Our essays, relatively short and strongly focused, are a solution for another functional limit of paper. With digital books you don't need to fill hundreds of pages with the same concept, and you can better filter the information you give to your readers. It's a matter of value: you can transmit a strong concept while requiring a lower investment from the readers in terms of reading time. Time is always valuable—in many cases, more valuable than the price. Nobody can read everything; we have to choose. So if you can explain a complex concept while requiring a manageable time investment, it's a very good thing."
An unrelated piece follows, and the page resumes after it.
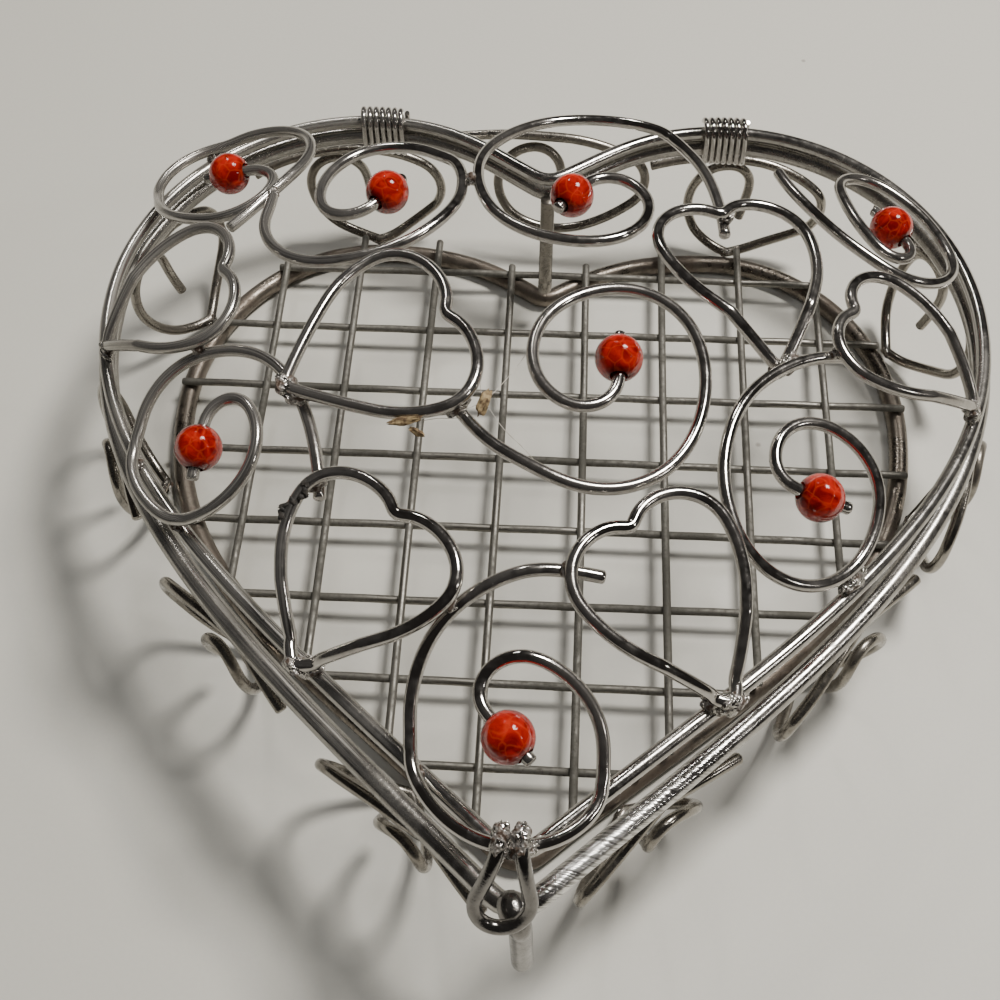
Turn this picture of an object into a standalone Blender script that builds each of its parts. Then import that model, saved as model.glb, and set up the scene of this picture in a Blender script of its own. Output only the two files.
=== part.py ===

I'm fascinated by the digitization of publishing -- how it affects not just the distribution of content, but the actual form of the content itself. I recently had a chat with Giuseppe Granieri, editorial director of 40 K Books, about new publishing models. To read the entire interview, see my guest post at Jane Friedman's blog There Are No Rules.

2 comments:

  1. I like the idea of renewable contracts. Authors need more control over their e-book rights and their futures.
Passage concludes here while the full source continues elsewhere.